Next, we will examine the clusters that are found in many contigs. First we will get a canonical contig to represent each cluster. This will be the medoid contig, by default.

aa80 = canonicalize_cluster(aa80, representative = 'cdr3', contig_fields = c('cdr3', 'cdr3_nt', 'chain', 'v_gene', 'd_gene', 'j_gene'))
#> Filtering `contig_tbl` by `is_medoid`, override by setting `contig_filter_args == TRUE`

aa80 now includes the fields listed in contig_fields in the cluster_tbl, using the values found in the medoid contig.

MIN_OLIGO = 7
oligo_clusters = filter(aa80$cluster_tbl, n_cluster >= MIN_OLIGO)
oligo_contigs = aa80
oligo_contigs$contig_tbl = semi_join(oligo_contigs$contig_tbl, oligo_clusters, by = 'aa80')
oligo_contigs
#> ContigCellDB of 54 contigs; 832 cells; and 4 clusters.
#> Contigs keyed by barcode, pop, sample, contig_id; cells keyed by barcode, pop, sample.

Get contigs/cells/clusters found at least 7 times (across contigs).

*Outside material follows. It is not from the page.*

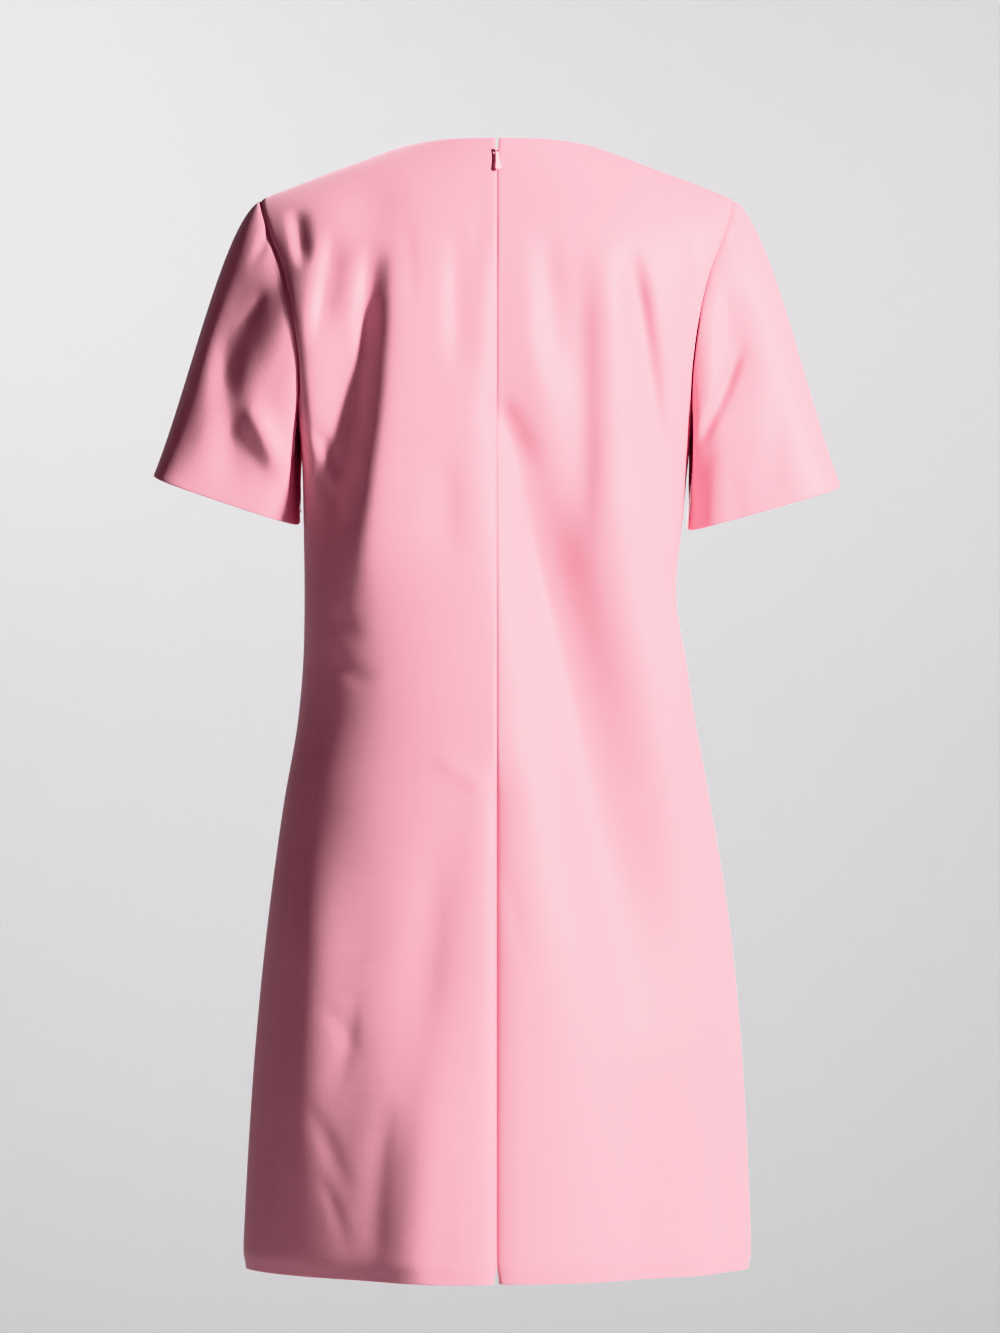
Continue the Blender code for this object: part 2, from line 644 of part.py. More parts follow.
# ---------------------------------------------------------------- zip slider and pull tab
SLIDER_WIDTH = 0.0062
SLIDER_LENGTH = 0.0085
SLIDER_THICKNESS = 0.0024
LOOP_RADIUS = 0.0015  # the slider's loop, outside
LOOP_HOLE = 0.00085
LOOP_WIDTH = 0.0014
LOOP_STAND = 0.0021  # the pivot's distance from the face of the cloth
LOOP_TURNS = 24
POST_LENGTH = 0.00255
POST_WIDTH_SHARE = 0.98  # of the loop's width
POST_SINK = 0.0004  # how far the post runs into the slider
POST_CLEAR = 0.0003  # from the top of the post to the loop's hole
SLIDER_CLEAR = 0.0006  # from the inner face of the cloth to the slider
SLIDER_EDGE = 0.0005
TAB_LENGTH = 0.0210
TAB_THICKNESS = 0.0008
TAB_BAR = 0.00045  # half height of the bar that turns in the slider's loop
TAB_SLOT_LENGTH = 0.0030
TAB_SLOT_HALF_WIDTH = 0.00110
TAB_TOP_HALF_WIDTH = 0.0018
TAB_END_RADIUS = 0.0027
TAB_CORNER = 0.0006  # cut off each top corner
TAB_END_POINTS = 8  # steps round a quarter of the end, and down each straight side


def zip_frame():
    """Where the pull tab turns: across is +X, along runs down the cloth, out leaves it."""
    x = np.array([NOTCH_AT_SLIDER])
    height = np.array([ZIP_HEIGHT])
    angle = angle_at(x, height, 1, "back")
    roll = roll_from_drop(ridge(x) - height)
    surface = body(angle, roll, 1, "back")[0]
    out = body_normals(angle, roll, 1, "back")[0]
    out[0] = 0.0
    out = out / np.linalg.norm(out)
    across = np.array([1.0, 0.0, 0.0])
    along = np.cross(across, out)
    pivot = np.array([0.0, surface[1], surface[2]]) + out * LOOP_STAND
    frame = Matrix(np.column_stack([across, along, out]).tolist()).to_4x4()
    frame.translation = pivot.tolist()
    return frame


def box_object(name, size, centre, frame, finish, bevel=0.0):
    """A box in the zip's own frame, with its edges rounded by bevel."""
    mesh = bpy.data.meshes.new(name)
    shape = bmesh.new()
    bmesh.ops.create_cube(shape, size=1.0)
    bmesh.ops.scale(shape, vec=size, verts=shape.verts)
    if bevel:
        bmesh.ops.bevel(
            shape, geom=shape.edges[:], offset=bevel, segments=2, profile=0.5, affect="EDGES"
        )
    bmesh.ops.translate(shape, vec=centre, verts=shape.verts)
    bmesh.ops.transform(shape, matrix=frame, verts=shape.verts)
    shape.to_mesh(mesh)
    shape.free()
    mesh.materials.append(finish)
    made = bpy.data.objects.new(name, mesh)
    bpy.context.collection.objects.link(made)
    return made


def ring_points(radius, x, turns):
    """A circle about the pull tab's axis."""
    flat = np.full_like(turns, x)
    return np.stack([flat, radius * np.cos(turns), radius * np.sin(turns)], axis=-1)


def make_slider(frame, finish):
    """The slider behind the seam, with the post and loop that carry the pull tab."""
    turns = np.linspace(0.0, 2 * math.pi, LOOP_TURNS, endpoint=False)
    half = LOOP_WIDTH / 2
    profile = ((LOOP_RADIUS, -half), (LOOP_RADIUS, half), (LOOP_HOLE, half), (LOOP_HOLE, -half))
    rings = np.stack([ring_points(radius, x, turns) for radius, x in profile], axis=1)
    number = np.arange(rings.shape[0] * 4).reshape(-1, 4)
    number = np.vstack([number, number[:1]])
    number = np.hstack([number, number[:, :1]])
    faces = np.vstack([quads(number[:, i], number[:, i + 1]) for i in range(4)])
    loop = add_object("zip_slider", rings.reshape(-1, 3), faces, finish)
    loop.data.transform(frame)
    back_face = -LOOP_STAND - WALL - SLIDER_CLEAR
    post_top = -LOOP_HOLE - POST_CLEAR
    post_foot = back_face - POST_SINK
    post = box_object(
        "slider_post",
        (LOOP_WIDTH * POST_WIDTH_SHARE, POST_LENGTH, post_top - post_foot),
        (0.0, 0.0, (post_top + post_foot) / 2),
        frame,
        finish,
    )
    block = box_object(
        "slider_block",
        (SLIDER_WIDTH, SLIDER_LENGTH, SLIDER_THICKNESS),
        (0.0, 0.0, back_face - SLIDER_THICKNESS / 2),
        frame,
        finish,
        bevel=SLIDER_EDGE,
    )
    for other in (post, block):
        other.hide_render = True
        other.display_type = "WIRE"
        union = loop.modifiers.new(other.name, "BOOLEAN")
        union.operation = "UNION"
        union.solver = "EXACT"
        union.object = other


def make_pull_tab(frame, finish):
    """A drop-shaped tab with a slot, whose top bar turns in the slider's loop.

    The outline and the slot are matching rings of points about the slot's centre, the
    outline widening in straight sides to a round end.
    """
    end_centre = TAB_LENGTH - TAB_END_RADIUS
    sweep = np.linspace(0.0, math.pi / 2, TAB_END_POINTS + 1)
    round_end = np.stack([np.sin(sweep), np.cos(sweep)], axis=-1) * TAB_END_RADIUS
    round_end = round_end + [0.0, end_centre]
    side_share = np.linspace(0.0, 1.0, TAB_END_POINTS)[1:, None]
    side_end = np.array([TAB_TOP_HALF_WIDTH, TAB_CORNER - TAB_BAR])
    side_line = round_end[-1] + (side_end - round_end[-1]) * side_share
    top = np.array([[TAB_TOP_HALF_WIDTH - TAB_CORNER, -TAB_BAR], [0.0, -TAB_BAR]])
    half_outline = np.vstack([round_end, side_line, top])
    other_half = half_outline[-2:0:-1] * [-1.0, 1.0]
    outline = np.vstack([half_outline, other_half])
    turns = np.linspace(0.0, 2 * math.pi, len(outline), endpoint=False)
    slot = np.stack([np.sin(turns), np.cos(turns)], axis=-1)
    slot = slot / np.max(np.abs(slot), axis=-1, keepdims=True)
    slot = slot * [TAB_SLOT_HALF_WIDTH, TAB_SLOT_LENGTH / 2]
    slot = slot + [0.0, TAB_BAR + TAB_SLOT_LENGTH / 2]
    half = TAB_THICKNESS / 2
    layers = [(outline, half), (slot, half), (slot, -half), (outline, -half)]
    rings = np.stack(
        [np.column_stack([flat, np.full(len(flat), level)]) for flat, level in layers], axis=1
    )
    number = np.arange(rings.shape[0] * 4).reshape(-1, 4)
    number = np.vstack([number, number[:1]])
    number = np.hstack([number, number[:, :1]])
    faces = np.vstack([quads(number[:, i], number[:, i + 1]) for i in range(4)])
    tab = add_object("zip_pull_tab", rings.reshape(-1, 3), faces, finish)
    tab.matrix_world = frame


# ---------------------------------------------------------------- the dress
def main():
    for old in list(bpy.data.objects):
        bpy.data.objects.remove(old)
    cloth = material("rose cloth", CLOTH_COLOUR, 0.5)
    tape = material("zip tape", TAPE_COLOUR, 0.8)
    pull = material("painted zip pull", PULL_COLOUR, 0.35)
    make_front(cloth)
    make_back("back_left", -1, cloth)
    make_back("back_right", 1, cloth)
    make_sleeve("left", cloth)
    make_sleeve("right", cloth)
    make_zip_tape("zip_tape_left", -1, tape)
    make_zip_tape("zip_tape_right", 1, tape)
    frame = zip_frame()
    make_slider(frame, pull)
    make_pull_tab(frame, pull)


main()
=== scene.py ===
"""A short-sleeved shift dress in rose satin, dressed over its solids as it hangs when worn.

Metres, +Z up. The back with the zip faces -Y, the wearer's right is +X, and the origin lies
midway between the two high shoulder points. Each piece of cloth is a grid of two parameters,
worked out as whole arrays: the smooth body, then its folds and creases pressed in straight
from behind or from in front, then the dips at its seams, then a thin wall with its turnings.
"""

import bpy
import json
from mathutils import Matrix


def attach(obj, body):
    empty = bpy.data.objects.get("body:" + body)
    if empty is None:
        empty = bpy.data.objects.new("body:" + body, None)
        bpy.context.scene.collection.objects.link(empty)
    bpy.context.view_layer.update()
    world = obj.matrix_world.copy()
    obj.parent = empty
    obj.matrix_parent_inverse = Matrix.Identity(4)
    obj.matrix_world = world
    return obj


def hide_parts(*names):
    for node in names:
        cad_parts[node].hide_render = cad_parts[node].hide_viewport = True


bl_info = {
    "name": "Shift dress",
    "version": (1, 0, 0),
    "blender": (4, 5, 0),
    "location": "3D View > Sidebar > Dress",
    "description": "A worn shift dress with a concealed zip, built piece by piece",
    "category": "Object",
}

import functools
import json
import math

import bpy
import numpy as np
from bpy.props import FloatProperty, FloatVectorProperty, IntProperty, PointerProperty
from mathutils import Matrix, Vector

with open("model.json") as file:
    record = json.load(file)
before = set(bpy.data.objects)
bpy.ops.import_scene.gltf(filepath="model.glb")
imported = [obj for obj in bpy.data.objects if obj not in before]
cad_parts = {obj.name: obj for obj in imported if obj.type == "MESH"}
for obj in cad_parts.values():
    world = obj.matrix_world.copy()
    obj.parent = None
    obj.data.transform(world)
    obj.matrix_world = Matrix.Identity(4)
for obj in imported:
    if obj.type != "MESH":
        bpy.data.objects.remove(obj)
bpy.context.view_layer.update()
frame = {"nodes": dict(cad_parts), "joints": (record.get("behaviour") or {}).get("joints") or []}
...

Note that replacing contig_tbl with the subset selected with the semi_join also automatically subsetted the cell_tbl and cluster_tbl.

oligo_clusters = oligo_contigs$contig_tbl %>% group_by(aa80) %>% summarize(`n subjects observed` = length(unique(sample))) %>% left_join(oligo_clusters)
#> Joining, by = "aa80"

knitr::kable(oligo_clusters %>% select(aa80:cdr3, chain:j_gene, avg_distance, n_cluster))
aa80 n subjects observed cdr3 chain v_gene d_gene j_gene avg_distance n_cluster
111 6 CVVGDRGSALGRLHF TRA TRAV11 None TRAJ18 0.6071429 28
172 5 CAVSRASSGSWQLIF TRA TRAV9N-3 None TRAJ22 2.1111111 9
296 6 CAASASSGSWQLIF TRA TRAV14D-2 None TRAJ22 1.5000000 8
808 4 CATGNYAQGLTF TRA TRAV8D-2 None TRAJ26 1.3333333 9

Report some statistics about these expanded clusters, such as how often they are found, how many subjects, etc.

oligo_plot = ggplot(oligo_contigs$contig_tbl, aes(x = representative, fill = chain)) + geom_bar() + coord_flip() + scale_fill_brewer(type = 'qual') + theme_minimal()
oligo_plot

These always come from a single chain.

oligo_plot + aes(fill =   sample) + facet_wrap(~pop)

But come from multiple populations and samples.

2.4 Some simple phylogenetic relationships

By using the within-cluster distances, some rudamentory plots attempting to show phylogenetic associations are possible. (These are most biologically appropriate for B cells that undergo somatic hypermutation.)

library(ggdendro)

dendro_plot = function(ccdb, idx, method = 'complete'){
    h = filter(ccdb$cluster_tbl, !!sym(ccdb$cluster_pk) == idx) %>% pull(fc) %>% .[[1]]
    quer = filter(ccdb$contig_tbl, !!sym(ccdb$cluster_pk) == idx)
    hc = hclust(as.dist(h$distance_mat), method = method) %>% dendro_data(type = "rectangle")
    hc$labels = cbind(hc$labels, quer)
   ggplot(hc$segments, aes(x=x, y=y)) + geom_segment(aes(xend=xend, yend=yend)) + 
  theme_classic() + geom_text(data = hc$labels, aes(color = sample, label = fancy_name), size = 3, angle = 60, hjust =0, vjust = 0) + scale_x_continuous(breaks = NULL) + ylab('AA Distance') + xlab('')
}

to_plot = aa80$cluster_tbl %>% filter(min_rank(-n_cluster) == 1)

map(to_plot$aa80, ~ dendro_plot(aa80, .))
#> [[1]]